» EXERCISE DATA
========================

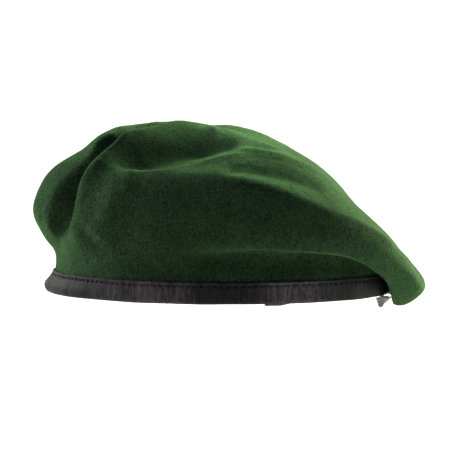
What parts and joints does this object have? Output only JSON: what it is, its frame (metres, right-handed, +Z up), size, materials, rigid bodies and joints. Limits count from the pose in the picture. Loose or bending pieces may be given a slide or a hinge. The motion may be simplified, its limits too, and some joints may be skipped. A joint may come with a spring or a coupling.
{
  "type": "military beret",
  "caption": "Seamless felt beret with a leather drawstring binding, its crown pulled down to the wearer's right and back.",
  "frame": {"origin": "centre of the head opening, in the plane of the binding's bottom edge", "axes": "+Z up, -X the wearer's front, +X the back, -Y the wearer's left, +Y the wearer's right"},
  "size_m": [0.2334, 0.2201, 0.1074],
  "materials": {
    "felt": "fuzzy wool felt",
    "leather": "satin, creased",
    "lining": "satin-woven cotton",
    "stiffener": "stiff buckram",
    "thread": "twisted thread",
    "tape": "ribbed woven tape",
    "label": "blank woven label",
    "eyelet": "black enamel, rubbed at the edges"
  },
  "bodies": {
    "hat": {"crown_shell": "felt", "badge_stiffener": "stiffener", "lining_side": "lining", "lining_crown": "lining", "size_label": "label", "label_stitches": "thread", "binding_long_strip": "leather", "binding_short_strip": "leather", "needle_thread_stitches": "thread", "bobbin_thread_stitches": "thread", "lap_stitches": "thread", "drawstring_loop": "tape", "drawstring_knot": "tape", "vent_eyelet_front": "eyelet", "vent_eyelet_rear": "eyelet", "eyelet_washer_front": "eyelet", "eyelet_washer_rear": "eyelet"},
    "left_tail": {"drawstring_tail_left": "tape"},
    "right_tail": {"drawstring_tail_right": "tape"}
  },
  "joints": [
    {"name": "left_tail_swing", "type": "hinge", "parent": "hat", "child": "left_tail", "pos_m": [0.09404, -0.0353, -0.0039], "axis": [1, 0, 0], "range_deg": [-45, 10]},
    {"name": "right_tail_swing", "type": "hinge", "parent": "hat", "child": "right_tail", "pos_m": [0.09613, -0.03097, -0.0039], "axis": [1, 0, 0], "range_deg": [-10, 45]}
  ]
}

========================

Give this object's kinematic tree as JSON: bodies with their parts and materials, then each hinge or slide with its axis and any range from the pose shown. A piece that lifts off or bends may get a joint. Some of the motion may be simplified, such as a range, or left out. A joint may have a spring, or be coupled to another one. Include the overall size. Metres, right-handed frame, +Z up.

========================

» EXERCISE DETAILS
Find all lines where the word "parts" appears. Copy them.

» EXERCISE OUTPUT
What parts and joints does this object have? Output only JSON: what it is, its frame (metres, right-handed, +Z up), size, materials, rigid bodies and joints. Limits count from the pose in the picture. Loose or bending pieces may be given a slide or a hinge. The motion may be simplified, its limits too, and some joints may be skipped. A joint may come with a spring or a coupling.
Give this object's kinematic tree as JSON: bodies with their parts and materials, then each hinge or slide with its axis and any range from the pose shown. A piece that lifts off or bends may get a joint. Some of the motion may be simplified, such as a range, or left out. A joint may have a spring, or be coupled to another one. Include the overall size. Metres, right-handed frame, +Z up.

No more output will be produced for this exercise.